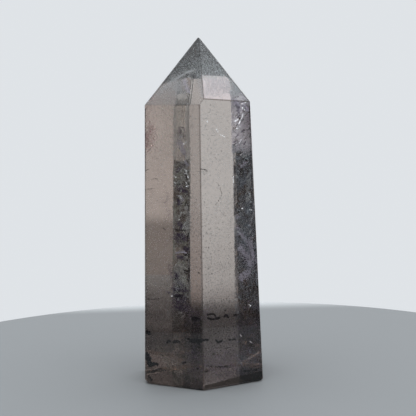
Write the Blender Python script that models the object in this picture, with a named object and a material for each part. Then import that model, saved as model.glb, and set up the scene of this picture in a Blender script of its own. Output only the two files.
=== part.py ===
# Smoky quartz tower: one polished stone with six side facets, six point facets and a flat base.
# Units are metres, +Z runs up the stone, and the origin is under the middle of its bounding box.

from math import cos, radians, sin

import bmesh
import bpy
from mathutils import Vector

# overall sizes; the polished tip ends 0.2 mm below the sharp height, at 80 mm
MM = 0.001
SHARP_HEIGHT = 80.2 * MM
BLOCK_WIDTH = 60.0 * MM
APEX_OFF_AXIS = Vector((0.83 * MM, 0.0))

# side facets: direction each one faces, how far it leans back, and its distance from the axis at the base
SIDE_FACETS = {
    "front_left": (240.3, 1.9, 13.75 * MM),
    "front_right": (299.4, 1.3, 13.85 * MM),
    "right": (0.0, 1.45, 13.87 * MM),
    "back_right": (56.0, 0.8, 16.3 * MM),
    "back_left": (124.5, 1.4, 12.6 * MM),
    "left": (180.0, 1.55, 13.62 * MM),
}

# point facets: direction each one faces and how far it leans back; all of them meet at the apex
POINT_FACETS = {
    "front_left": (241.2, 37.15),
    "front_right": (302.2, 38.4),
    "right": (0.0, 36.35),
    "back_right": (57.0, 43.0),
    "back_left": (122.0, 38.3),
    "left": (180.0, 38.85),
}

# edges: a small chamfer round the base, one chipped corner, and polished arrises
BASE_CHAMFER = 0.5 * MM
CHAMFER_LEAN = -45.0
CHIP_DIRECTION = 208.0
CHIP_LEAN = -38.0
CHIP_DISTANCE = 14.9 * MM
CORNER_SNAP = 0.1 * MM
ARRIS_WIDTH = 0.16 * MM
ARRIS_SEGMENTS = 2
ARRIS_MIN_ANGLE = 5.0

# the stone's finish
STONE_COLOUR = (0.33, 0.28, 0.26, 1.0)
STONE_ROUGHNESS = 0.04
STONE_CLARITY = 0.9
QUARTZ_IOR = 1.544


def clear_scene():
    for item in list(bpy.data.objects):
        bpy.data.objects.remove(item, do_unlink=True)


def facet_normal(direction, lean):
    """Unit normal that faces a compass direction and tips up by the lean."""
    turn = radians(direction)
    tip = radians(lean)
    return Vector((cos(turn) * cos(tip), sin(turn) * cos(tip), sin(tip)))


def outward_point(direction, distance, height=0.0):
    """Point at a distance from the axis in a compass direction."""
    turn = radians(direction)
    return Vector((cos(turn) * distance, sin(turn) * distance, height))


def rough_block(mesh):
    """Upright block that the stone is cut from, standing on the ground plane."""
    bmesh.ops.create_cube(mesh, size=1.0)
    bmesh.ops.scale(mesh, vec=(BLOCK_WIDTH, BLOCK_WIDTH, SHARP_HEIGHT * 1.1), verts=mesh.verts)
    lowest = min(v.co.z for v in mesh.verts)
    bmesh.ops.translate(mesh, vec=(0.0, 0.0, -lowest), verts=mesh.verts)


def grind_facet(mesh, point, normal):
    """Take away all that stands proud of a plane and close the cut with one flat face."""
    everything = list(mesh.verts) + list(mesh.edges) + list(mesh.faces)
    cut = bmesh.ops.bisect_plane(mesh, geom=everything, plane_co=point, plane_no=normal, clear_outer=True)
    rim = [item for item in cut["geom_cut"] if isinstance(item, bmesh.types.BMEdge)]
    if rim:
        bmesh.ops.contextual_create(mesh, geom=rim)


def grind_sides(mesh):
    for direction, lean, distance in SIDE_FACETS.values():
        grind_facet(mesh, outward_point(direction, distance), facet_normal(direction, lean))


def grind_point(mesh):
    apex = Vector((APEX_OFF_AXIS.x, APEX_OFF_AXIS.y, SHARP_HEIGHT))
    for direction, lean in POINT_FACETS.values():
        grind_facet(mesh, apex, facet_normal(direction, lean))


def grind_base_edges(mesh):
    for direction, lean, distance in SIDE_FACETS.values():
        inset = outward_point(direction, distance - BASE_CHAMFER)
        grind_facet(mesh, inset, facet_normal(direction, CHAMFER_LEAN))
    chip = outward_point(CHIP_DIRECTION, CHIP_DISTANCE)
    grind_facet(mesh, chip, facet_normal(CHIP_DIRECTION, CHIP_LEAN))


def centre_over_origin(mesh):
    """Move the stone so that the middle of its bounding box is over the origin."""
    xs = [v.co.x for v in mesh.verts]
    ys = [v.co.y for v in mesh.verts]
    shift = Vector((-(min(xs) + max(xs)) / 2, -(min(ys) + max(ys)) / 2, 0.0))
    bmesh.ops.translate(mesh, vec=shift, verts=mesh.verts)


def smoky_quartz_material():
    material = bpy.data.materials.new("smoky_quartz")
    material.use_nodes = True
    shader = material.node_tree.nodes["Principled BSDF"]
    shader.inputs["Base Color"].default_value = STONE_COLOUR
    shader.inputs["Roughness"].default_value = STONE_ROUGHNESS
    shader.inputs["Metallic"].default_value = 0.0
    shader.inputs["IOR"].default_value = QUARTZ_IOR
    shader.inputs["Transmission Weight"].default_value = STONE_CLARITY
    return material


def polish_arrises(stone):
    """Round the edges between facets slightly, as polishing does."""
    bevel = stone.modifiers.new("arrises", "BEVEL")
    bevel.width = ARRIS_WIDTH
    bevel.segments = ARRIS_SEGMENTS
    bevel.limit_method = "ANGLE"
    bevel.angle_limit = radians(ARRIS_MIN_ANGLE)


def make_tower():
    mesh = bmesh.new()
    rough_block(mesh)
    grind_sides(mesh)
    grind_point(mesh)
    grind_base_edges(mesh)
    bmesh.ops.remove_doubles(mesh, verts=mesh.verts, dist=CORNER_SNAP)
    bmesh.ops.recalc_face_normals(mesh, faces=mesh.faces)
    centre_over_origin(mesh)
    data = bpy.data.meshes.new("quartz_tower")
    mesh.to_mesh(data)
    mesh.free()
    stone = bpy.data.objects.new("quartz_tower", data)
    bpy.context.scene.collection.objects.link(stone)
    stone.data.materials.append(smoky_quartz_material())
    polish_arrises(stone)
    return stone


clear_scene()
make_tower()
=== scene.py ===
import itertools
import math

import bmesh
import bpy
import numpy as np
from mathutils import Matrix, Vector, noise


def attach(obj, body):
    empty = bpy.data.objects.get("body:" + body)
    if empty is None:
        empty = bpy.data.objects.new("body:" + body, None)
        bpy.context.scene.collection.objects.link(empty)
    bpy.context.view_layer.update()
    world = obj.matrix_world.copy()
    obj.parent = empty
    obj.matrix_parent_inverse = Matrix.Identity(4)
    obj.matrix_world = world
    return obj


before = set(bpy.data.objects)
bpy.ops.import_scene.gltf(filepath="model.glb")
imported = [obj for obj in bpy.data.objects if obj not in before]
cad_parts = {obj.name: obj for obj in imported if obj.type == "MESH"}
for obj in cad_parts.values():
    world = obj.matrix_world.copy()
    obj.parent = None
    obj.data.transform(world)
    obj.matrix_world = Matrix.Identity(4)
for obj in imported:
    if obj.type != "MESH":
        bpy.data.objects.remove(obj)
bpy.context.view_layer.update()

mm = 0.001
photoSide = 416  # the picture is square, in pixels
white = (1.0, 1.0, 1.0, 1.0)
nodesInRow = 10
# light goes in and out of many chips on its way
bounces = {"max_bounces": 40, "transmission_bounces": 40, "glossy_bounces": 24}
seeds = {"haze": 11, "cracks": 41, "veilRim": 61, "fracture": 23, "marks": 53, "lattice": 5}


# small helpers for shader nodes

# nodes stand in rows, in the order in which they are made
def addNode(tree, kind, **values):
    node = tree.nodes.new(kind)
    row, column = divmod(len(tree.nodes), nodesInRow)
    node.location = (column * 240, row * -340)
    for name, value in values.items():
        setattr(node, name, value)
    return node


def setInputs(node, values):
    for name, value in values.items():
        node.inputs[name].default_value = value


def plug(tree, socket, value):
    if isinstance(value, bpy.types.NodeSocket):
        tree.links.new(value, socket)
    else:
        socket.default_value = value


def mapRange(tree, source, fromLow, fromHigh, toLow=0.0, toHigh=1.0):
    node = addNode(tree, "ShaderNodeMapRange", interpolation_type="SMOOTHSTEP")
    tree.links.new(source, node.inputs["Value"])
    setInputs(node, {"From Min": fromLow, "From Max": fromHigh, "To Min": toLow, "To Max": toHigh})
    return node.outputs["Result"]


def mixColours(tree, factor, first, second, blend="MIX"):
    node = addNode(tree, "ShaderNodeMix", data_type="RGBA", blend_type=blend)
    for index, value in ((0, factor), (6, first), (7, second)):
        plug(tree, node.inputs[index], value)
    return node.outputs[2]


def maths(tree, operation, *values, clamp=False):
    node = addNode(tree, "ShaderNodeMath", operation=operation, use_clamp=clamp)
    for index, value in enumerate(values):
        plug(tree, node.inputs[index], value)
    return node.outputs[0]


def newMaterial(name):
    material = bpy.data.materials.new(name)
    material.use_nodes = True
    tree = material.node_tree
    return material, tree, tree.nodes["Principled BSDF"], tree.nodes["Material Output"]


# where a shaded spot is, as a point and as a node that gives its X, Y and Z
def spotPlace(tree, kind="Object"):
    coords = addNode(tree, "ShaderNodeTexCoord")
    split = addNode(tree, "ShaderNodeSeparateXYZ")
    tree.links.new(coords.outputs[kind], split.inputs[0])
    return coords.outputs[kind], split


def newObject(name, data):
    thing = bpy.data.objects.new(name, data)
    bpy.context.scene.collection.objects.link(thing)
    return thing


def meshObject(name, mesh):
    data = bpy.data.meshes.new(name)
    mesh.to_mesh(data)
    mesh.free()
    return newObject(name, data)


# the camera stands where the photograph was taken from

view = {
    "place": (1.937 * mm, -241.767 * mm, 61.198 * mm),
    "tipDown": 5.04,  # degrees below level
    "roll": 1.44,  # degrees, the world's up leans to the left
    "focalPixels": 1020.0,
    "sensor": 36.0,
    "clip": (1 * mm, 20.0),
}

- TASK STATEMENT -
Output the section opening with the line that has "stone.data.materials.append(smoky_quartz_material())" and closing with the line that has "bpy.data.objects.remove(obj)". Keep both end lines and leave out the rest.

- RESULT -
    stone.data.materials.append(smoky_quartz_material())
    polish_arrises(stone)
    return stone


clear_scene()
make_tower()
=== scene.py ===
import itertools
import math

import bmesh
import bpy
import numpy as np
from mathutils import Matrix, Vector, noise


def attach(obj, body):
    empty = bpy.data.objects.get("body:" + body)
    if empty is None:
        empty = bpy.data.objects.new("body:" + body, None)
        bpy.context.scene.collection.objects.link(empty)
    bpy.context.view_layer.update()
    world = obj.matrix_world.copy()
    obj.parent = empty
    obj.matrix_parent_inverse = Matrix.Identity(4)
    obj.matrix_world = world
    return obj


before = set(bpy.data.objects)
bpy.ops.import_scene.gltf(filepath="model.glb")
imported = [obj for obj in bpy.data.objects if obj not in before]
cad_parts = {obj.name: obj for obj in imported if obj.type == "MESH"}
for obj in cad_parts.values():
    world = obj.matrix_world.copy()
    obj.parent = None
    obj.data.transform(world)
    obj.matrix_world = Matrix.Identity(4)
for obj in imported:
    if obj.type != "MESH":
        bpy.data.objects.remove(obj)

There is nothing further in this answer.